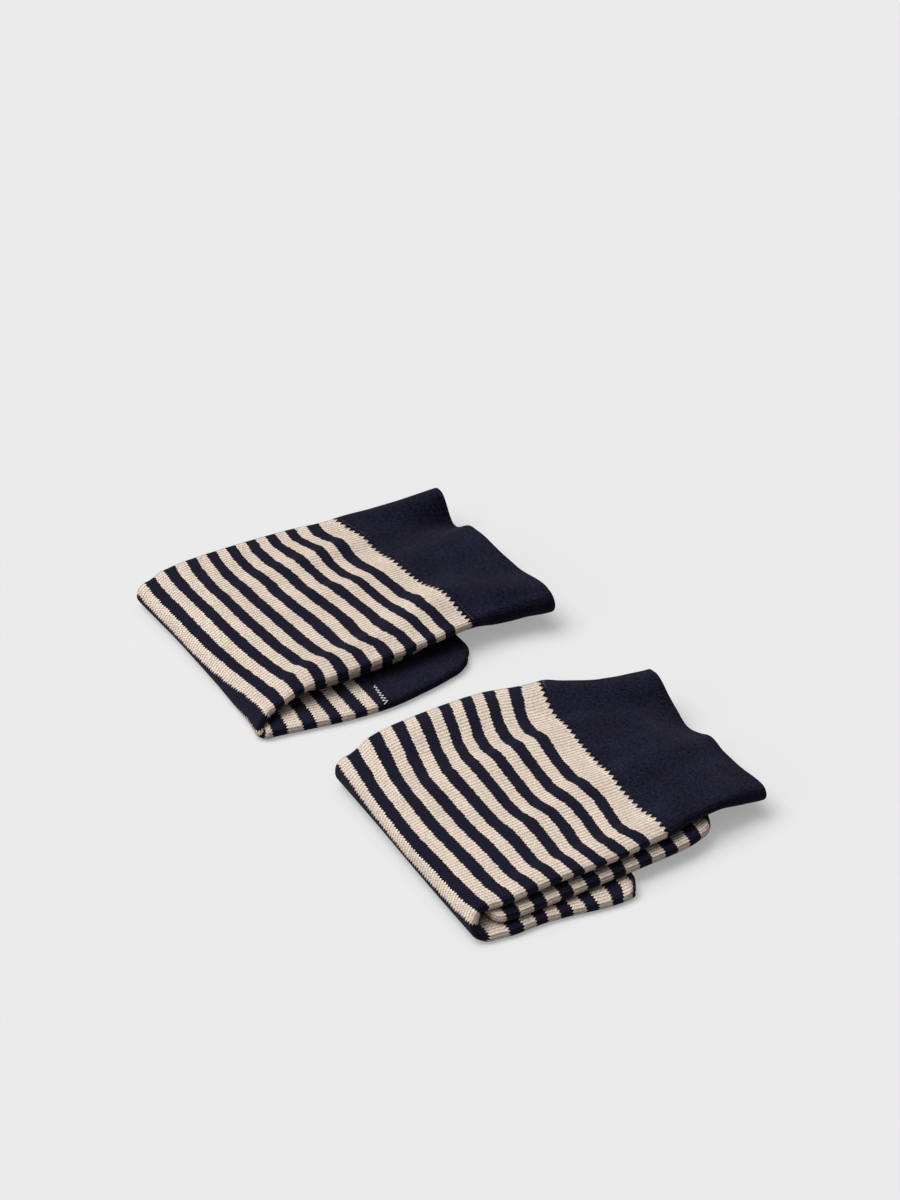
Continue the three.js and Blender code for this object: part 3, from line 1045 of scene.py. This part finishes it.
def materials(settings):
    if "Knit stitches" not in bpy.data.node_groups:
        stitch_group()
        yarn_and_shade_group()
        knit_material("Striped knit", True, settings)
        knit_material("Navy knit", False, settings)
    return bpy.data.materials["Striped knit"], bpy.data.materials["Navy knit"]


def across(wale, wales):
    """Share of the way from the far edge to the near edge."""
    return np.where(wale > wales / 2, wales - wale, wale) / (wales / 2)


def drift(sock, walked, share):
    """How far the stripes run ahead, with a soft corner at each row of the table."""
    knots = sock.drift.cells["x"]
    lines = [np.interp(share, knots, sock.drift.cells[name]) for name in DRIFT_COLUMNS.split()[1:]]
    total = lines[0] * smooth((walked - DRIFT_START) / DRIFT_RISE)
    for place, past, before, line in zip(DRIFT_PLACES, DRIFT_PLACES[1:], lines, lines[1:]):
        total = total + (line - before) * smooth((walked - place) / (past - place))
    return total


def stripe_count(sock, walked, wale, wales):
    """Stripe pairs counted from the end of the last navy stripe towards the cuff."""
    share = across(wale, wales)
    walked = walked + 0 * share
    walked = walked - drift(sock, walked, share)
    near = smooth((share - FAR_COLUMN_SHARE) / PASSING_SHARE)
    far_count = sock.stripes.read("far", walked)
    return far_count + (sock.stripes.read("near", walked) - far_count) * near


def edge_shift(wave, wale, wales, distance, reach):
    """How far a knitted border wanders, fading with the distance from it."""
    return wave.read("shift", across(wale, wales)) * smooth(1 - distance.reshape(-1, 1) / reach)


def fold_lean(sock, run, wale, wales):
    """How far the foot of the fold is pushed out, easing off along the lower run."""
    eased = smooth(run.angle / LEAN_TURN) * smooth(1 - (run.x - sock.fold_x) / LEAN_LENGTH)
    return sock.fold_slump.read("out", across(wale, wales)) * eased


def leg_skin(sock, wale, wales, rows, out):
    """One face of the leg's knit, with the stripe count at each place."""
    run, walked = leg_run(sock, *rows)
    places = tube(sock, run, wale, wales, out)
    to_cuff = edge_shift(sock.cuff_wave, wale, wales, walked[1] - walked, BORDER_REACH)
    to_heel = edge_shift(sock.heel_wave, wale, wales, walked - walked[-1], HEEL_REACH)
    places[..., 0] += to_cuff + to_heel - fold_lean(sock, run, wale, wales)
    return places, stripe_count(sock, walked.reshape(-1, 1), wale, wales), walked


def make_leg(sock, settings):
    wales = settings.needles
    wale = columns(wales, WALE_POINTS)
    cloth = settings.leg_cloth / MM
    grooves = rib_grooves(wale, settings.rib_depth / MM)
    outer, outer_count, walked = leg_skin(sock, wale, wales, LEG_ROWS[0], grooves)
    inner, inner_count, _ = leg_skin(sock, wale, wales, LEG_ROWS[1], 0 * wale - cloth)
    places = np.concatenate((outer, inner[::-1]))
    piece = Cloth()
    piece.grid(places, wale, np.concatenate((outer_count, inner_count[::-1])), wrap_rows=True)
    girth = 2 * (sock.leg.read("far", 0) - sock.leg.read("near", 0))
    length = walked[0] - walked[-1]
    return piece.build(f"{sock.name}_leg_knit", materials(settings)[0]), (girth, length)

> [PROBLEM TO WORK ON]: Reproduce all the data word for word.

> [TASK OUTPUT]:
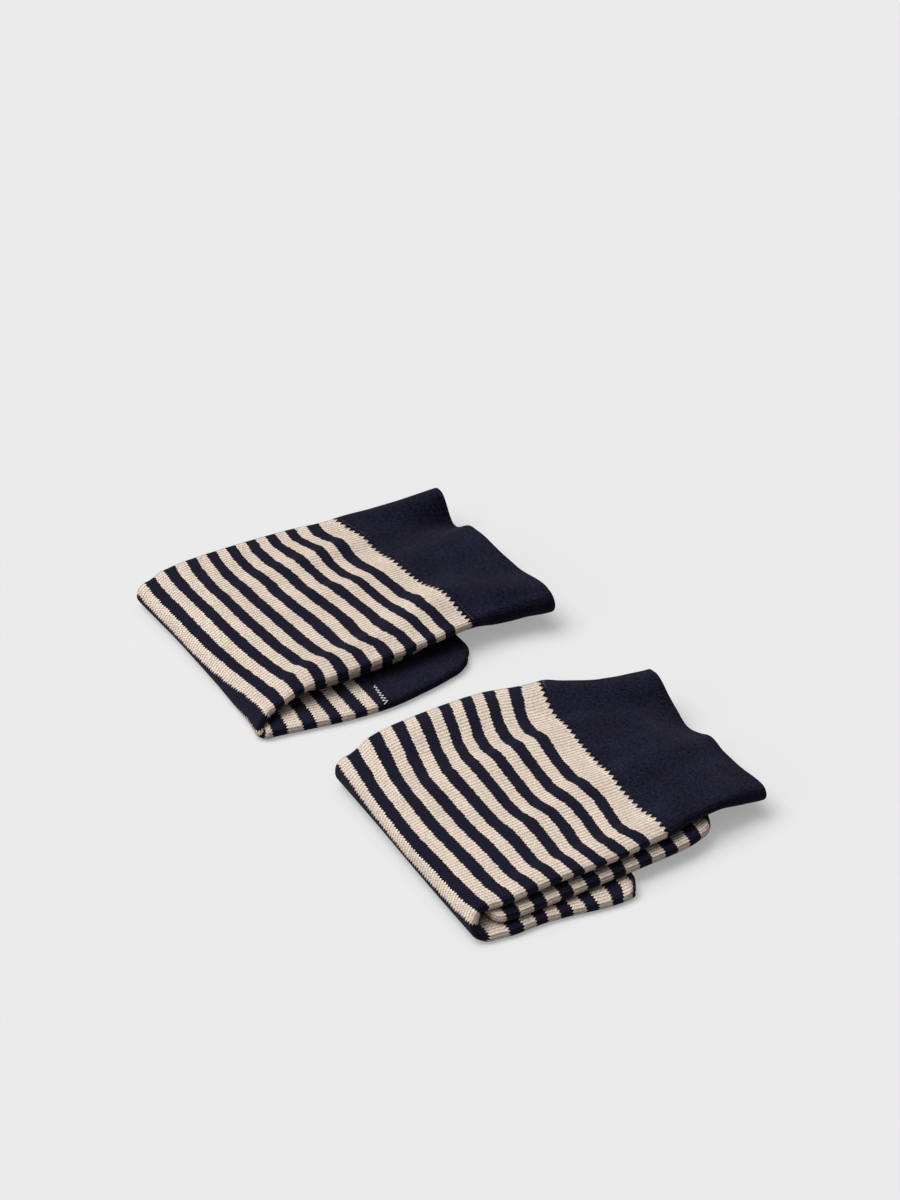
Continue the three.js and Blender code for this object: part 3, from line 1045 of scene.py. This part finishes it.
def materials(settings):
    if "Knit stitches" not in bpy.data.node_groups:
        stitch_group()
        yarn_and_shade_group()
        knit_material("Striped knit", True, settings)
        knit_material("Navy knit", False, settings)
    return bpy.data.materials["Striped knit"], bpy.data.materials["Navy knit"]


def across(wale, wales):
    """Share of the way from the far edge to the near edge."""
    return np.where(wale > wales / 2, wales - wale, wale) / (wales / 2)


def drift(sock, walked, share):
    """How far the stripes run ahead, with a soft corner at each row of the table."""
    knots = sock.drift.cells["x"]
    lines = [np.interp(share, knots, sock.drift.cells[name]) for name in DRIFT_COLUMNS.split()[1:]]
    total = lines[0] * smooth((walked - DRIFT_START) / DRIFT_RISE)
    for place, past, before, line in zip(DRIFT_PLACES, DRIFT_PLACES[1:], lines, lines[1:]):
        total = total + (line - before) * smooth((walked - place) / (past - place))
    return total


def stripe_count(sock, walked, wale, wales):
    """Stripe pairs counted from the end of the last navy stripe towards the cuff."""
    share = across(wale, wales)
    walked = walked + 0 * share
    walked = walked - drift(sock, walked, share)
    near = smooth((share - FAR_COLUMN_SHARE) / PASSING_SHARE)
    far_count = sock.stripes.read("far", walked)
    return far_count + (sock.stripes.read("near", walked) - far_count) * near


def edge_shift(wave, wale, wales, distance, reach):
    """How far a knitted border wanders, fading with the distance from it."""
    return wave.read("shift", across(wale, wales)) * smooth(1 - distance.reshape(-1, 1) / reach)


def fold_lean(sock, run, wale, wales):
    """How far the foot of the fold is pushed out, easing off along the lower run."""
    eased = smooth(run.angle / LEAN_TURN) * smooth(1 - (run.x - sock.fold_x) / LEAN_LENGTH)
    return sock.fold_slump.read("out", across(wale, wales)) * eased


def leg_skin(sock, wale, wales, rows, out):
    """One face of the leg's knit, with the stripe count at each place."""
    run, walked = leg_run(sock, *rows)
    places = tube(sock, run, wale, wales, out)
    to_cuff = edge_shift(sock.cuff_wave, wale, wales, walked[1] - walked, BORDER_REACH)
    to_heel = edge_shift(sock.heel_wave, wale, wales, walked - walked[-1], HEEL_REACH)
    places[..., 0] += to_cuff + to_heel - fold_lean(sock, run, wale, wales)
    return places, stripe_count(sock, walked.reshape(-1, 1), wale, wales), walked


def make_leg(sock, settings):
    wales = settings.needles
    wale = columns(wales, WALE_POINTS)
    cloth = settings.leg_cloth / MM
    grooves = rib_grooves(wale, settings.rib_depth / MM)
    outer, outer_count, walked = leg_skin(sock, wale, wales, LEG_ROWS[0], grooves)
    inner, inner_count, _ = leg_skin(sock, wale, wales, LEG_ROWS[1], 0 * wale - cloth)
    places = np.concatenate((outer, inner[::-1]))
    piece = Cloth()
    piece.grid(places, wale, np.concatenate((outer_count, inner_count[::-1])), wrap_rows=True)
    girth = 2 * (sock.leg.read("far", 0) - sock.leg.read("near", 0))
    length = walked[0] - walked[-1]
    return piece.build(f"{sock.name}_leg_knit", materials(settings)[0]), (girth, length)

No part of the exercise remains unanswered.